Perché bisogna andare ai Pride di provincia

Bellissimo il Roma Pride di sabato scorso: 700.000 persone hanno manifestato il proprio orgoglio LGBT+ nella stupenda cornice della capitale, importanti personalità politiche e dello spettacolo hanno presenziato (beh, non proprio tutte, dato che mancava la sindaca Raggi) ed è stato dato un messaggio sociale e politico forte e deciso, con la stampa nazionale che ne ha parlato grazie a qualche provocazione.

Il 29 giugno sarà la volta del Milano Pride, che sarà una figata assurda come ogni anno. I Pride nelle grandi città sono importanti e son anche i più amati, attirando manifestanti anche dalle province, c’è chi ne approfitta per un viaggio, magari all’estero: Berlino, Barcellona, Vienna…

È il caso di Nicola (nome di fantasia) che mi scrive dalla Puglia dopo aver visto le foto del Roma Pride. «Ci sarà gente al Napoli Pride?», chiede preoccupato. Lo rassicuro linkandogli le foto degli scorsi anni, così aggiunge: «Meno male, sarà il mio primo Pride, anche se avrei preferito andare a Roma, ma era un po’ lontano…». Gli chiedo allora come mai non andasse al Bari Pride o al Salento Pride, senza ricevere però una reale motivazione, che credo però di sapere alla luce della sua prima domanda.

Molti vanno al Pride perché è una festa dove ci si diverte. Badate bene, non penso che sia sbagliato reputare il Pride come una festa, in quanto è prima di tutto una celebrazione, probabilmente la più colorata e gioiosa che esista. È chiaro a tutti che nei Pride delle metropoli ci sono più spunti per quanto riguarda il divertimento, con locali e discoteche che investono in carri e animazione, VIP, folle oceaniche dove pensiamo che per la legge dei grandi numeri troveremo l’amore o, nella “peggiore” delle ipotesi, qualcuno con cui limonare.

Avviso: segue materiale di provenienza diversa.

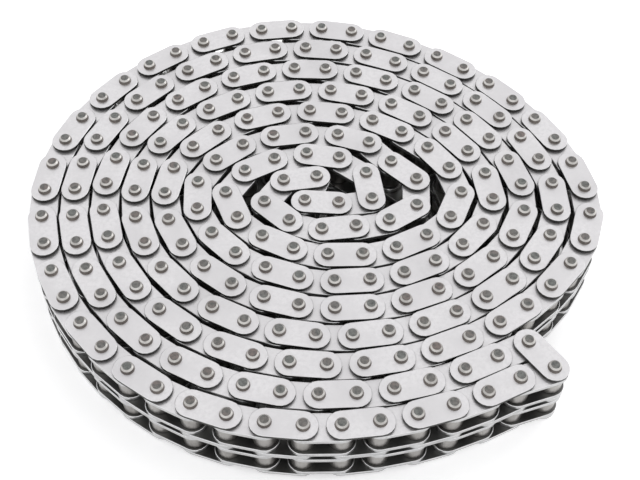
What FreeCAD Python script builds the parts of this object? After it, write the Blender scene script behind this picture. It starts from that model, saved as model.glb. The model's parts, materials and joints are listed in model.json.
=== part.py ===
import FreeCAD, Part
import math
import os

import Sketcher
from FreeCAD import Placement, Rotation, Vector

# Duplex timing chain: an endless two-row roller chain, laid on its side as a coil.
# The loop is doubled up into two strands that lie side by side, and both are wound
# round the bight at the middle until they end at the fold on the outside.
# Millimetres. Z is up, along the pins, and z = 0 is the plane that the pin ends stand on.

doc = FreeCAD.newDocument("timing_chain")

# Driving dimensions

sheet = doc.addObject("Spreadsheet::Sheet", "sizes")
DRIVING = (
    ("chain_pitch", 9.525, "from pin to pin"),
    ("plate_height", 7.8, "width of every link plate, which is the diameter of its round ends"),
    ("outer_plate_thickness", 1.1, "the two plates on the outside of an outer link"),
    ("middle_plate_thickness", 1.7, "the single plate between the rows of an outer link"),
    ("inner_plate_thickness", 1.3, "the four plates of an inner link"),
    ("inner_width", 5.72, "between the plates of an inner link, where the sprocket tooth runs"),
    ("side_play", 0.11, "from an inner plate to the outer or middle plate beside it"),
    ("pin_diameter", 3.28, ""),
    ("pin_end_height", 1.3, "how far a riveted pin end stands out of the outer plate"),
    ("pin_end_chamfer", 0.45, ""),
    ("pin_running_clearance", 0.03, "between the pin and the bush, all round"),
    ("bush_diameter", 4.9, ""),
    ("press_seat", 0.01, "left all round where a pin or bush is pressed into a plate"),
    ("roller_diameter", 6.35, ""),
    ("roller_running_clearance", 0.05, "between the bush and the roller, all round"),
    ("roller_end_play", 0.11, "from each end of a roller to the inner plate"),
    ("turn_gap", 0.82, "added to the plate height to give the width that one strand takes up"),
    ("oval_heading", 86.0, "degrees"),
    ("three_sided", 1.7, "how far the outermost turns lean to a three-sided outline"),
    ("three_sided_heading", 80.0, "degrees"),
    ("four_sided", 0.8, "how far the outermost turns lean to a four-sided outline"),
    ("four_sided_heading", -9.0, "degrees"),
)
for row, (alias, value, note) in enumerate(DRIVING, start=1):
    sheet.set(f"A{row}", alias)
    sheet.set(f"B{row}", str(value))
    sheet.set(f"C{row}", note)
    sheet.setAlias(f"B{row}", alias)

# Sizes that follow from them
#
# The links at the heart of the coil keep their bends, so the heart grows with the pitch.
# heart_radius is the spiral's radius before its first strand, heart_x and heart_y lead
# from the end of the bight to its middle, and oval is how far the coil is drawn out.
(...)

Tutto ciò va benissimo ed è, in un certo senso, coerente con lo spirito di una parata come il Pride, altrimenti andremmo nelle piazze come quelli che fissano per ore un libro fingendo di saper leggere, oppure ci metteremmo delle tuniche nere e viola a dire il rosario per maledire “benedire” chi ha l’abito più favoloso del nostro.

Bisogna però anche fare la nostra parte dove ce n’è ancora più bisogno, cioè nelle province. I Pride di provincia sono tantissimi, fortemente voluti dall’Onda Pride per portare ovunque il nostro messaggio di uguaglianza e di libertà, e non solo nelle roccaforti metropolitane. Chi come me è cresciuto o vive in provincia lo sa bene qual è la differenza, sa anche che è più facile sfilare a Roma, Napoli o Milano che a Frosinone, Taranto o Bergamo. Sa però anche che è lì che bisogna cambiare le cose.

Quest’anno andiamo al Milano Pride o al Mediterranean Pride, ma andiamo anche in un Pride di Provincia. Sabato 15 andiamo ad Atripalda, comune di 10 mila abitanti dove si terrà l’Abellinum Pride, andiamo allo Stretto Pride di Reggio Calabria, unica parata in una regione dove l’orgoglio non viene celebrato da 2 anni, andiamo al Salento Pride di Gallipoli, l’unica città italiana che pur non essendo un capoluogo di provincia ha un pride alla sua quarta edizione in 4 anni.

Proviamo ad essere migliori delle aziende che celebrano il Pride Month solo dove le persone LGBT+ se la passano bene. Andiamo a Novara, Sorrento, Rimini, Cagliari, Treviso, Siracusa, Vicenza e in tutti gli altri. Se non lo avete mai fatto prima e pensate che in provincia non ci si diverte, chiedete alla londinese Helen.